**WHAT IS NEEDED**: Return the full material exactly.

**DATASET EXCERPTS**:
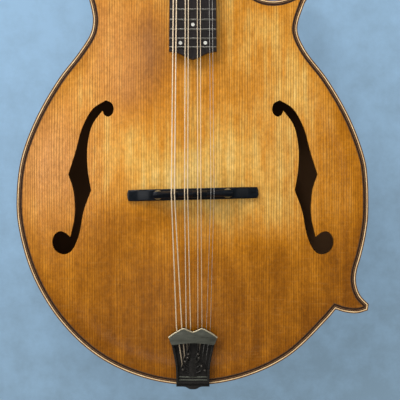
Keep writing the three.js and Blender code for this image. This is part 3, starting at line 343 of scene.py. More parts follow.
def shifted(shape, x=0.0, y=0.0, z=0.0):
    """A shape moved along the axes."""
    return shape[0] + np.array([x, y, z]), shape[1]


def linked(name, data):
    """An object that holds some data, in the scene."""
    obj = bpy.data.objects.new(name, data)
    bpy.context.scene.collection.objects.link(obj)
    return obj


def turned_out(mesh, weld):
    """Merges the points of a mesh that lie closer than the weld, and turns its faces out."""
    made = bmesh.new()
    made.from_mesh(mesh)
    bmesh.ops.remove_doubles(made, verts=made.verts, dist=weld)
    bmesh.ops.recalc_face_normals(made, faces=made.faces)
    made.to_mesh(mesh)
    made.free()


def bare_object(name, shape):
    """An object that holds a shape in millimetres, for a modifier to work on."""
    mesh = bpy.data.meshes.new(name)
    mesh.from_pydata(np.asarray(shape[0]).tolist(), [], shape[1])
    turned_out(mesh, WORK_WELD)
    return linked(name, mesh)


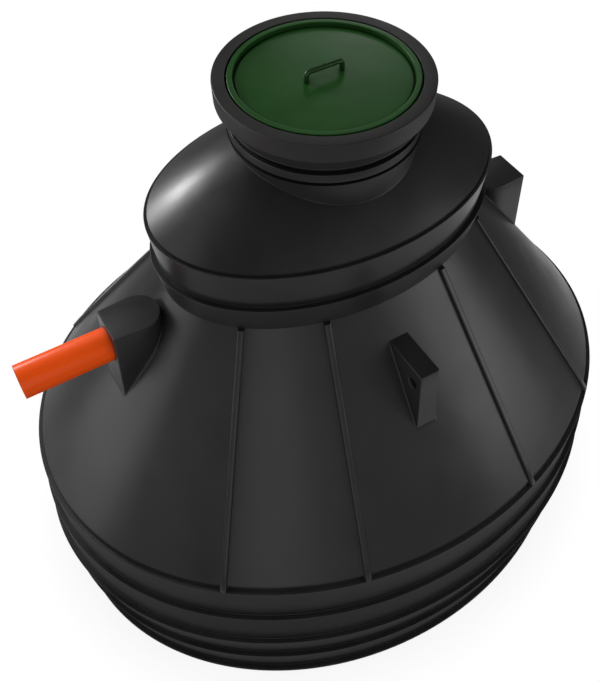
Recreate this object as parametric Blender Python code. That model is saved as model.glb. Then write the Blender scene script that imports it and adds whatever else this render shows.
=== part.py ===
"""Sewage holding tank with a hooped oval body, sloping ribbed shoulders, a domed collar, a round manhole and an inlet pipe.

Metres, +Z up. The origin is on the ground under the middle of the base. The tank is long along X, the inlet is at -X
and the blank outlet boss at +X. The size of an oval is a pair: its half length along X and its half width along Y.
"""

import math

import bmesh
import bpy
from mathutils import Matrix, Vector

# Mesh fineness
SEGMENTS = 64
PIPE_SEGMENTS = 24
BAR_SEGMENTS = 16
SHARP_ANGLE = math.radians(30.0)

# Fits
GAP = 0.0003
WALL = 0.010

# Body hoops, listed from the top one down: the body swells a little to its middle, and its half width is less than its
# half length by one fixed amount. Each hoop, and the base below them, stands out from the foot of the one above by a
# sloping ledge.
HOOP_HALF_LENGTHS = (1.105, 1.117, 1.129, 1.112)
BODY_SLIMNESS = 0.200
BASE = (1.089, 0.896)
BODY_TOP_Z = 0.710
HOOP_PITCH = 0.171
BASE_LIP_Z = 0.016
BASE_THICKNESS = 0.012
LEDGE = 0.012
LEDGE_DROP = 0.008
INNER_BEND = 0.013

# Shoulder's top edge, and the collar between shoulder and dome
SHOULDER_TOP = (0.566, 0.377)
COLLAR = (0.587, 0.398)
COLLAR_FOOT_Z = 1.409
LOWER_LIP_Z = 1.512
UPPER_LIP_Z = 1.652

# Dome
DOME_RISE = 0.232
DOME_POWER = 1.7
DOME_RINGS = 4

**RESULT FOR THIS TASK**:
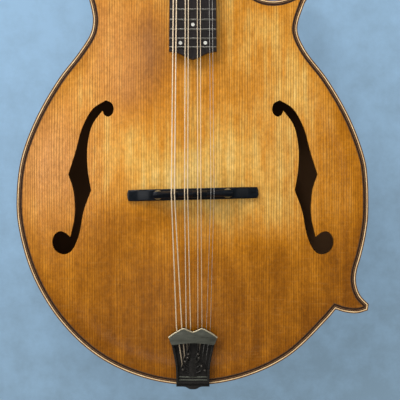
Keep writing the three.js and Blender code for this image. This is part 3, starting at line 343 of scene.py. More parts follow.
def shifted(shape, x=0.0, y=0.0, z=0.0):
    """A shape moved along the axes."""
    return shape[0] + np.array([x, y, z]), shape[1]


def linked(name, data):
    """An object that holds some data, in the scene."""
    obj = bpy.data.objects.new(name, data)
    bpy.context.scene.collection.objects.link(obj)
    return obj


def turned_out(mesh, weld):
    """Merges the points of a mesh that lie closer than the weld, and turns its faces out."""
    made = bmesh.new()
    made.from_mesh(mesh)
    bmesh.ops.remove_doubles(made, verts=made.verts, dist=weld)
    bmesh.ops.recalc_face_normals(made, faces=made.faces)
    made.to_mesh(mesh)
    made.free()


def bare_object(name, shape):
    """An object that holds a shape in millimetres, for a modifier to work on."""
    mesh = bpy.data.meshes.new(name)
    mesh.from_pydata(np.asarray(shape[0]).tolist(), [], shape[1])
    turned_out(mesh, WORK_WELD)
    return linked(name, mesh)


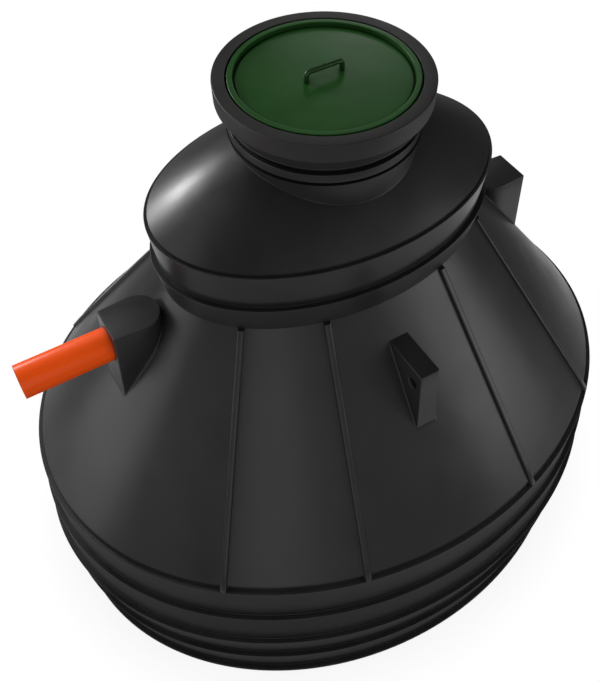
Recreate this object as parametric Blender Python code. That model is saved as model.glb. Then write the Blender scene script that imports it and adds whatever else this render shows.
=== part.py ===
"""Sewage holding tank with a hooped oval body, sloping ribbed shoulders, a domed collar, a round manhole and an inlet pipe.

Metres, +Z up. The origin is on the ground under the middle of the base. The tank is long along X, the inlet is at -X
and the blank outlet boss at +X. The size of an oval is a pair: its half length along X and its half width along Y.
"""

import math

import bmesh
import bpy
from mathutils import Matrix, Vector

# Mesh fineness
SEGMENTS = 64
PIPE_SEGMENTS = 24
BAR_SEGMENTS = 16
SHARP_ANGLE = math.radians(30.0)

# Fits
GAP = 0.0003
WALL = 0.010

# Body hoops, listed from the top one down: the body swells a little to its middle, and its half width is less than its
# half length by one fixed amount. Each hoop, and the base below them, stands out from the foot of the one above by a
# sloping ledge.
HOOP_HALF_LENGTHS = (1.105, 1.117, 1.129, 1.112)
BODY_SLIMNESS = 0.200
BASE = (1.089, 0.896)
BODY_TOP_Z = 0.710
HOOP_PITCH = 0.171
BASE_LIP_Z = 0.016
BASE_THICKNESS = 0.012
LEDGE = 0.012
LEDGE_DROP = 0.008
INNER_BEND = 0.013

# Shoulder's top edge, and the collar between shoulder and dome
SHOULDER_TOP = (0.566, 0.377)
COLLAR = (0.587, 0.398)
COLLAR_FOOT_Z = 1.409
LOWER_LIP_Z = 1.512
UPPER_LIP_Z = 1.652

# Dome
DOME_RISE = 0.232
DOME_POWER = 1.7
DOME_RINGS = 4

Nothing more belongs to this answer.